Technical Specifications

Add to [lex.string]/10:

A string-literal that begins with u, such as u"asdf", is a ~~char16_t string literal~~UTF-16 string literal. A ~~char16_t string literal~~UTF-16 string literal has type “array of n const char16_t”, where n is the size of the string as defined below; it is initialized with the given characters. A single c-char may produce more than one char16_t character in the form of surrogate pairs.
Change [lex.string]/11:

A string-literal that begins with U, such as U"asdf", is a ~~char32_t string literal~~UTF-32 string literal.

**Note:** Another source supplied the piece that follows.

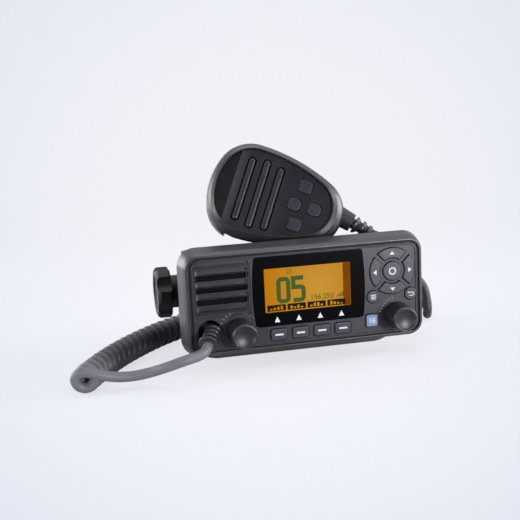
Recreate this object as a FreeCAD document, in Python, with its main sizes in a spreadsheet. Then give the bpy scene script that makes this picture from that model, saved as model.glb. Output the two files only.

A ~~char32_t string literal~~UTF-32 string literal has type “array of n const char32_t”, where n is the size of the string as defined below; it is initialized with the given characters.
Insert a paragraph between [lex.string]/10 and /11:

For a UTF-16 string literal, each successive element of the object representation has the value of the corresponding code unit of the UTF-16 encoding of the string.
Insert a paragraph between [lex.string]/11 and /12:

For a UTF-32 string literal, each successive element of the object representation has the value of the corresponding code unit of the UTF-32 encoding of the string.
Change [lex.ccon]/4:

A character literal that begins with the letter u, such as u'x', is a character literal of type char16_t, known as a UTF-16 character literal. The value of a ~~char16_t~~UTF-16 character literal containing a single c-char is equal to its ISO 10646 code point value, provided that the code point value is representable with a single 16-bit code unit (that is, provided it is in the basic multi-lingual plane). If the value is not representable with a single 16-bit code unit, the program is ill-formed. A ~~char16_t~~UTF-16 character literal containing multiple c-chars is ill-formed.
Change [lex.ccon]/5:

A character literal that begins with the letter U, such as U'x', is a character literal of type char32_t, known as a UTF-32 character literal. The value of a ~~char32_t~~UTF-32 character literal containing a single c-char is equal to its ISO 10646 code point value. A ~~char32_t~~UTF-32 character literal containing multiple c-chars is ill-formed.
Furthermore, replace all instances of char16_t string literal with UTF-16 string literal, all instances of char32_t string literal with UTF-32 string literal, all instances of char16_t character literal with UTF-16 character literal, and all instances of char32_t character literal with UTF-32 character literal.